## BEGIN STORED DATA
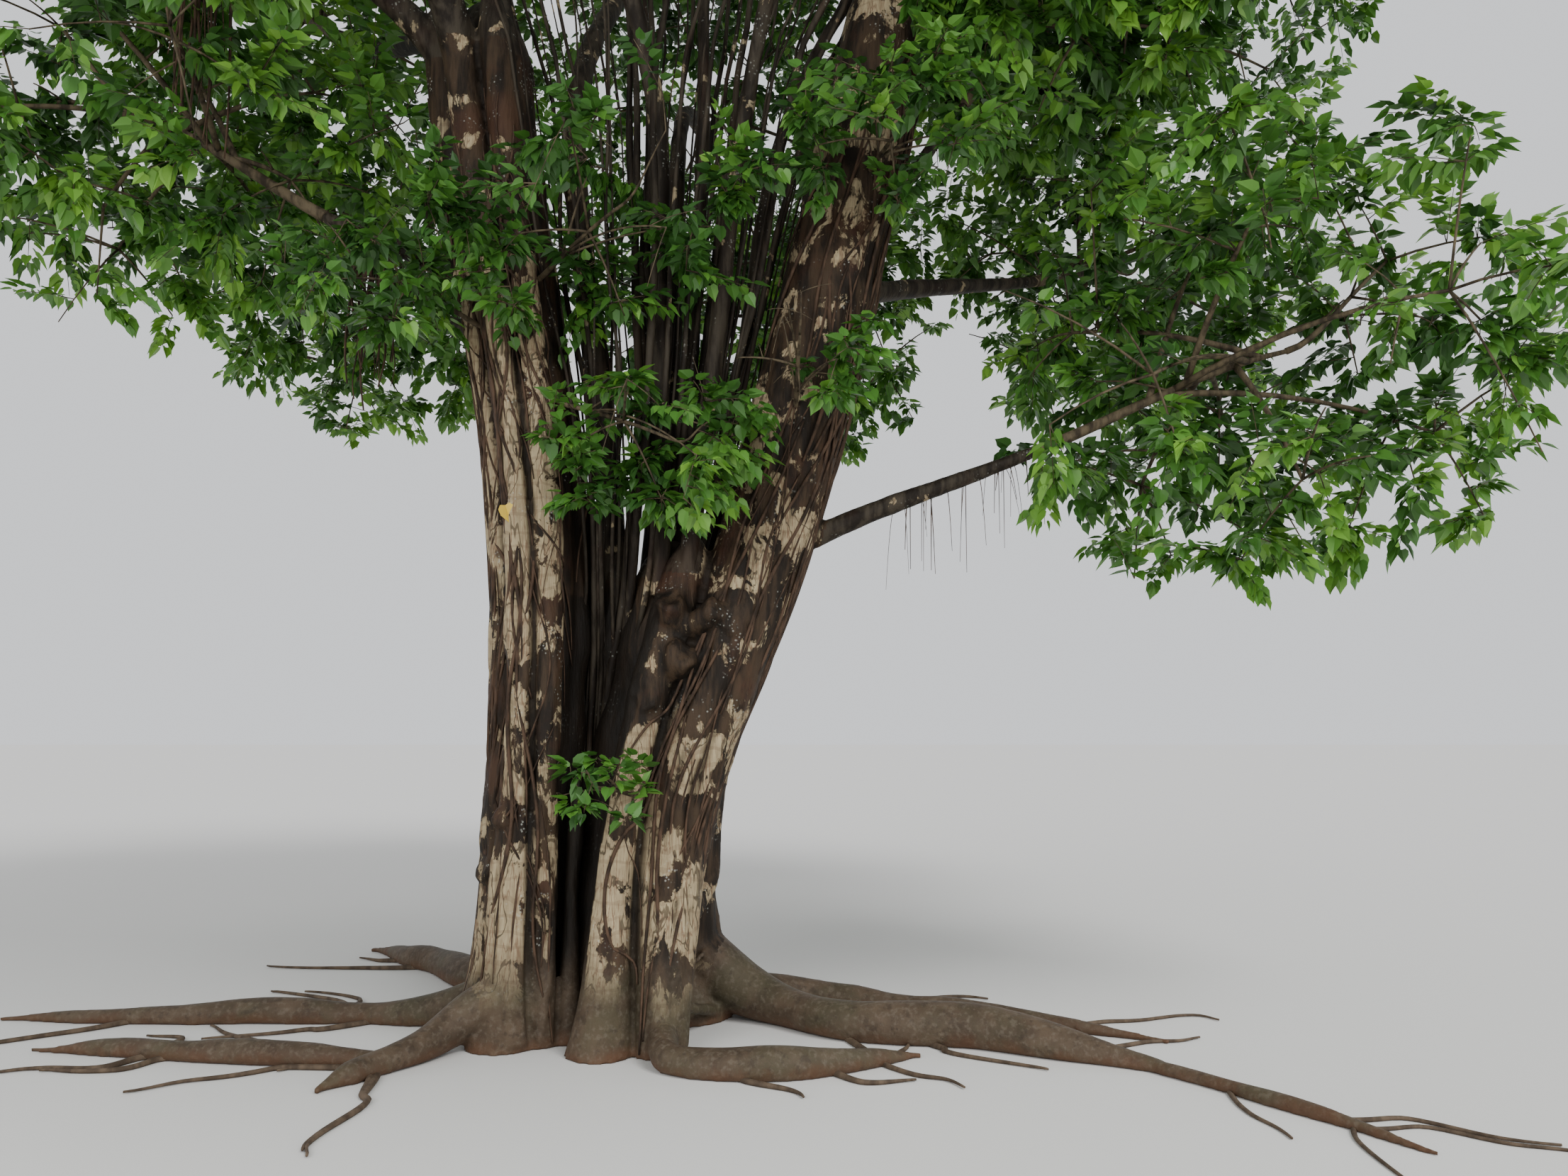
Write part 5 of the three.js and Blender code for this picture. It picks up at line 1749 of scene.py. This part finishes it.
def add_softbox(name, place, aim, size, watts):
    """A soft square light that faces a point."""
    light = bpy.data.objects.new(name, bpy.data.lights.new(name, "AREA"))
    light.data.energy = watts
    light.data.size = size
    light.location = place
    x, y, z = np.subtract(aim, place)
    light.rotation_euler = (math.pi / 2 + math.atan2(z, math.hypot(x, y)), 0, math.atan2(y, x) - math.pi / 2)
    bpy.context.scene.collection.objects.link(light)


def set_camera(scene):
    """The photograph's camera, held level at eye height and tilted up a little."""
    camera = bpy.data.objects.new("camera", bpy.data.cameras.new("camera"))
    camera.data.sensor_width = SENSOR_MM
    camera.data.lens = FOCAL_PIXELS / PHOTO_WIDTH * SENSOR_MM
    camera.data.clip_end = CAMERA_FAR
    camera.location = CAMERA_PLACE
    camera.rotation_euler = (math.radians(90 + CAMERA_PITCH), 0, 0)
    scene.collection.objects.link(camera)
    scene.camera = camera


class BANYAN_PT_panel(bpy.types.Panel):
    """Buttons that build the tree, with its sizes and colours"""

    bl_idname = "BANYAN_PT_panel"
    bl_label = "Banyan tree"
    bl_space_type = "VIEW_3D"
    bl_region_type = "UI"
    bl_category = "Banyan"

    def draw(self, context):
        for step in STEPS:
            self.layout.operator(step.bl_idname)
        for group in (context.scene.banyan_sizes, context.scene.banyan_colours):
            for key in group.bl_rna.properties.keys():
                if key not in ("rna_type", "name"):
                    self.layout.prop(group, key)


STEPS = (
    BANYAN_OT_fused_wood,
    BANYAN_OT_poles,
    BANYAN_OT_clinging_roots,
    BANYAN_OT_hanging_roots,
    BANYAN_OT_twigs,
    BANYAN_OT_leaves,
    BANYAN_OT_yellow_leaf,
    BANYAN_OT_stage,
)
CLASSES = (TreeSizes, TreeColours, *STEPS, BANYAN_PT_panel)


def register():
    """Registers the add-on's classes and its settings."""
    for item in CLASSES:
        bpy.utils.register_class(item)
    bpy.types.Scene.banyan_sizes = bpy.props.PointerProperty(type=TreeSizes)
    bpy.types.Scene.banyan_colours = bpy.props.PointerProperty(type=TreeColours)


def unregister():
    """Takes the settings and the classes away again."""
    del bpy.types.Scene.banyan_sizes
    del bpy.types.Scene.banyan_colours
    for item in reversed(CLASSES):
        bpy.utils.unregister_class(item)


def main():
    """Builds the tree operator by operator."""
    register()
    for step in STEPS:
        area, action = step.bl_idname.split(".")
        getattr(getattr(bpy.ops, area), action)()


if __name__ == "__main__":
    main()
## END STORED DATA
▶ **WHAT TO PRODUCE**
Repeat the material word for word from its opening line up to and including the line containing "bpy.context.scene.collection.objects.link(light)".

▶ **SOLVED PROBLEM**
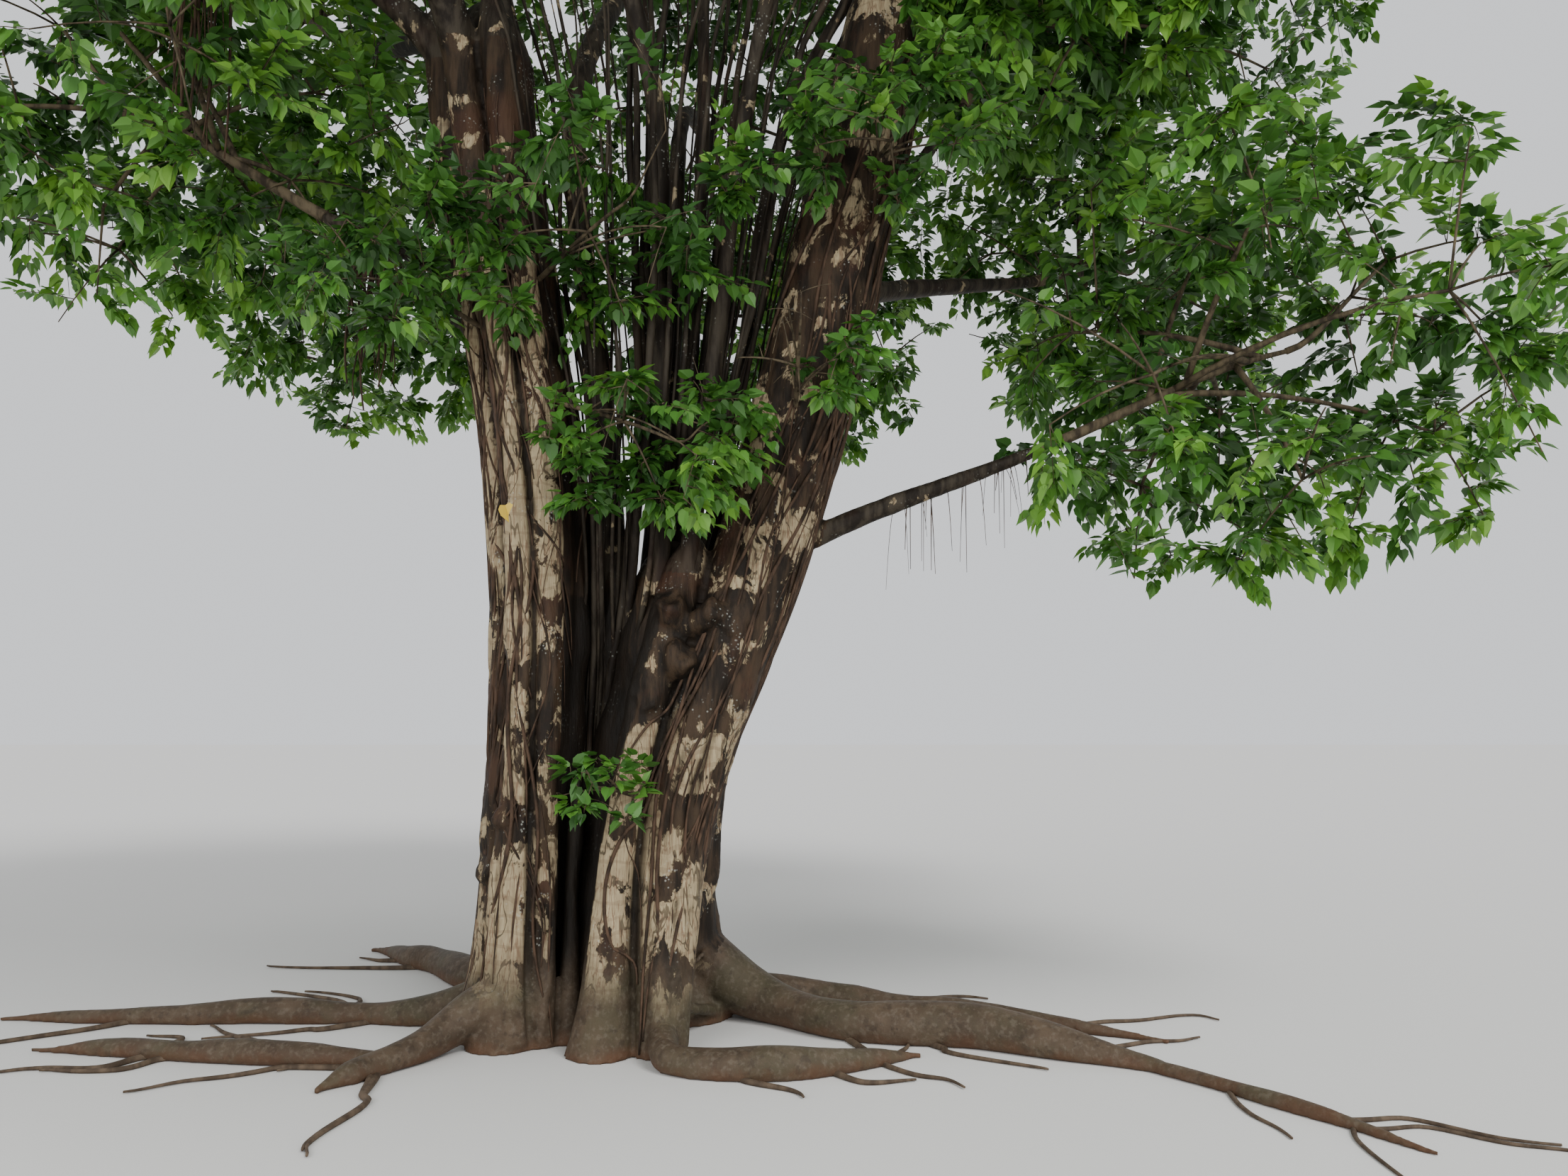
Write part 5 of the three.js and Blender code for this picture. It picks up at line 1749 of scene.py. This part finishes it.
def add_softbox(name, place, aim, size, watts):
    """A soft square light that faces a point."""
    light = bpy.data.objects.new(name, bpy.data.lights.new(name, "AREA"))
    light.data.energy = watts
    light.data.size = size
    light.location = place
    x, y, z = np.subtract(aim, place)
    light.rotation_euler = (math.pi / 2 + math.atan2(z, math.hypot(x, y)), 0, math.atan2(y, x) - math.pi / 2)
    bpy.context.scene.collection.objects.link(light)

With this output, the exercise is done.